The focus of the homily was the importance of gratitude. I appreciate the value of preserving an attitude of gratitude as a means to navigate life with humility and grace.

However, omitting this passage was a missed opportunity. I would like to suggest that perhaps Jesus was grateful that these holy women bankrolled his three years of public ministry, that they were a source of a balancing feminine influence, while the men were bickering about who Jesus loved most.

No doubt these women were not only buying the food, but cooking it as well, because every day was not a loaves and fishes event. Who did cook the last supper? Peter? Doubtful.

It took every ounce of self-control I had not to jump up and yell, “Wait, you didn’t finish the reading!”

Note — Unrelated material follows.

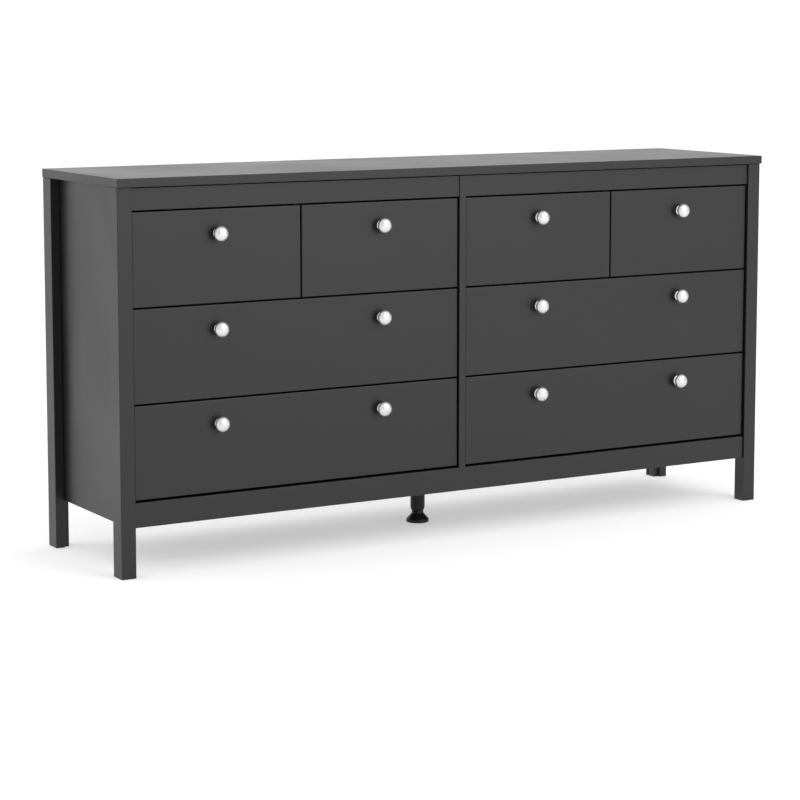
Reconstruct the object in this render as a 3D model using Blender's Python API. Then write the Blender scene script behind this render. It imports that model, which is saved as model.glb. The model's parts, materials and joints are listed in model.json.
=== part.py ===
"""A long, low bedroom dresser: four small drawers over four wide ones, in two bays.

The carcass is board on four full-height square legs. The legs stand proud of the rails and
of the drawer fronts, the side panels sit back in rebates of the legs, and a screw foot
carries the middle. Units are metres. X runs along the dresser, the front faces -Y, +Z is up.
The origin is on the floor, at the centre of the box that holds the whole dresser.
"""

import math

import bmesh
import bpy

MM = 0.001

# Whole dresser
TOP_WIDTH = 1594 * MM
TOP_DEPTH = 384 * MM
HEIGHT = 797 * MM
BOARD = 16 * MM              # rails, partition, dividers and drawer fronts
TOP_THICKNESS = 18 * MM
HARDBOARD = 3 * MM           # back panels and drawer bottoms
JOINT_GAP = 0.3 * MM         # left between boards that meet
MERGE_DISTANCE = 0.02 * MM   # closer points of a turned piece become one

# Legs, and what stands behind their front faces
LEG_WIDTH = 32 * MM
LEG_DEPTH = 40 * MM
LEGS_OUTER_WIDTH = 1592 * MM
LEGS_OUTER_DEPTH = 377 * MM
TOP_OVERHANG_BACK = 1 * MM
REBATE_DEPTH = 7 * MM        # how far the side panel enters each leg
SIDE_RECESS = 20 * MM        # side panel's face behind the legs' outer faces
FRONT_RECESS = 7 * MM        # drawer fronts behind the legs' front faces
RAIL_RECESS = 4.3 * MM       # front rails behind them
PARTITION_RECESS = 2.5 * MM  # the partition's front edge behind them
BACK_RECESS = 8 * MM         # back panel's rear face inside the legs' rear faces
BACK_GROOVE = 6 * MM         # how far the back panel enters each rear leg

# Rails
CARCASS_BOTTOM = 101 * MM
BOTTOM_RAIL_HEIGHT = 50 * MM
TOP_RAIL_HEIGHT = 46 * MM
REAR_TOP_RAIL_HEIGHT = 60 * MM
BOTTOM_PANEL_LOW = 105 * MM

# Drawer fronts
ROWS = 3
FRONT_HEIGHT = 188.8 * MM
ROW_GAP = 3.6 * MM
LOWEST_FRONT = 155.8 * MM    # underside of the bottom row's fronts
FRONT_SIDE_GAP = 2.6 * MM    # between a front and the leg or partition beside it
FRONT_EDGE = 0.8 * MM        # chamfer round fronts, top and legs

# Drawer boxes, shelf and dividers
RUNNER_SPACE = 12.5 * MM
WRAP_THICKNESS = 12 * MM
WRAP_HEIGHT = 120 * MM
WRAP_LENGTH = 310 * MM
WRAP_LIFT = 20 * MM          # wrap's lower edge above the front's lower edge
BOTTOM_LIFT = 12 * MM        # drawer bottom above the wrap's lower edge
BOTTOM_GROOVE = 6 * MM
SHELF_THICKNESS = 12 * MM
INNER_SETBACK = 4 * MM       # shelf and dividers behind the back of the fronts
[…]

Are the ordained discouraged from highlighting the women’s contribution to Jesus’ entourage? I am beginning to understand why the all-male hierarchy is so frightened of us, especially now that we can read and write. The power of Sophia has bestowed the courage to voice the truth of our convictions. They have much to fear, as there is no wrath like a woman scorned, and enough is enough.

Kate Dougherty

Macabre practice

It seems to me that carrying about St. John Vianney’s heart in a gold reliquary (Voice, July 5) is about as macabre as you can get. It also seems to me that this is one very good example of why many would not want to associate with people who behave like this.

Susan Schneider

Letters to the editor provide a forum for readers to engage in an open exchange of opinions and concerns in a climate of respect and civil discourse. The opinions expressed are those of the writers, and not necessarily of the Catholic Voice or the Diocese of Oakland. While a full spectrum of opinions will sometimes include those which dissent from Church teaching or contradict the natural moral law, it is hoped that this forum will help our readers to understand better others’ thinking on critical issues facing the Church at this time.